If they're hungry enough, rabbits will eat just about anything green. But if food sources are abundant, they prefer to eat young plants and tender new growth. Once plants have been growing for a couple months, their stems and leaves toughen up and become less tempting. If you intensify your rabbit protection in the early season, you'll probably have fewer problems later on.

What foods do rabbits fantasize about? Alfalfa and clover are at the top of the list. So if you have room in your yard for a small patch of these crops, you may find that local rabbits prefer hanging out in the alfalfa rather than chomping down on your garden veggies.

Control Options

There are three primary strategies for keeping rabbits from eating your favorite plants: targeted coverage, repellents and fencing.

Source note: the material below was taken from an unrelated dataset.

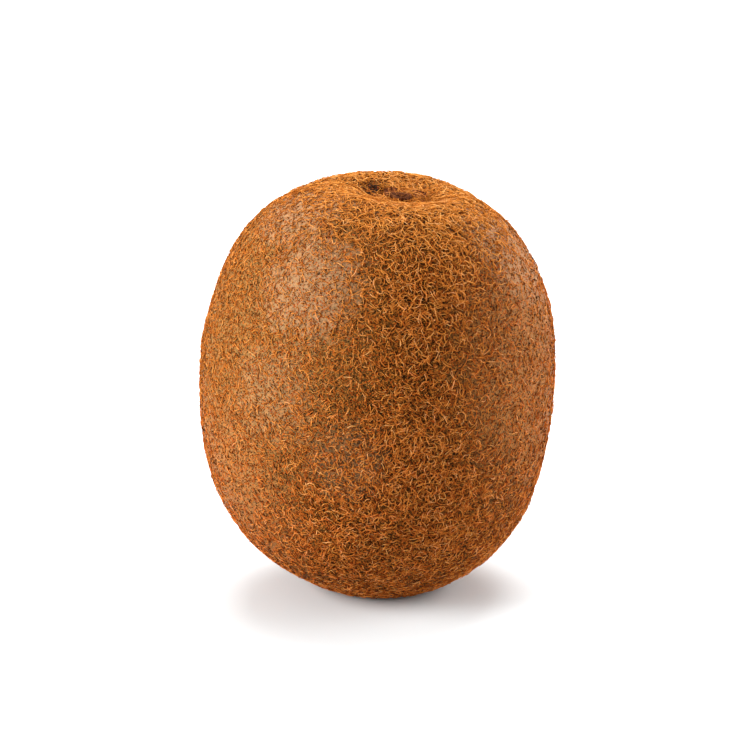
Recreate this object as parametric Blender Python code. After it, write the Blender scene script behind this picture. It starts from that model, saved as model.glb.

Targeted Coverage. If there's a particular plant or crop that you know rabbits can't resist (such as peas and beans) or a plant you don't want to risk losing (such as something exotic that you've grown from seed), you can focus your efforts on protecting just that area. One option is to cover or wrap the plants with garden fabric. This is a quick and easy way to protect an entire bed of salad greens or an area of newly planted broccoli. Be sure that the fabric gets securely anchored on all four sides. You can also use 3/4" mesh fencing, also known as poultry mesh or chicken wire, to encircle susceptible plants or create a protective tunnel for an entire row.

To protect trees and other landscape plants from winter nibbling, wrap the bottom of the trunk (loosely) with hardware cloth or 3/4" mesh fencing, to a height that's at least a foot above winter snow levels. As with other fencing, it's best if it can also extend at least a couple inches below the soil surface (see below).

Repellents. If there are plenty of other food choices available, rabbits may be deterred from eating a particular crop by spraying it with predator urine, garlic spray, garlic clips or fish emulsion. But if they've already grown fond of the crop, or there's nothing else tempting nearby, repellents may not be completely effective. That said, repellent sprays can be used to break a feeding cycle and give young plants enough growing time to get ahead of the rabbits. Remember that most repellents need to be reapplied every few days, and especially after heavy rains.

Fencing. If rabbits are the only varmints causing problems in your vegetable garden, a simple 2 ft.- high fence made of poultry mesh will usually solve the problem. Make sure the mesh is 1" diameter or smaller (3/4" is safer) and that you secure it to sturdy stakes. The fence needs to extend down into the soil to discourage burrowing—6" if you can. This means that if you want a 2 ft. fence, you'll need to purchase 3 ft. fencing. If your problem is jackrabbits, rather than garden variety cottontails, or if your cottontails are particularly athletic, you will need to make the fence a little taller. For added protection and to deter jumping, bend the top 5"-6" of the fence away from the garden.

You can protect vulnerable plants with self-supporting Pop-Up Nets. These 38" square enclosures come in two heights: 20" and 48". They can be anchored to the ground right in the garden or used in conjunction with a 3x3-foot raised bed, such as our Grow Bed

Poly fencing is another option. Follow the same installation instructions as above. Poly fencing can be easily cut to size, and if you wish, can be removed at season's end and re-used the following year.

If you just need to protect a single row of especially vulnerable crops, use Insect Netting with Hoops.

If your garden is already surrounded by a fence and rabbits are still getting in, add a 2-3 ft. band of chicken wire to the bottom of the fence, making sure to bury at least 6" of it below ground to prevent burrowing.

Electric fencing, though more expensive and a bit fussy to maintain, is a good investment, especially if you also have woodchuck problems.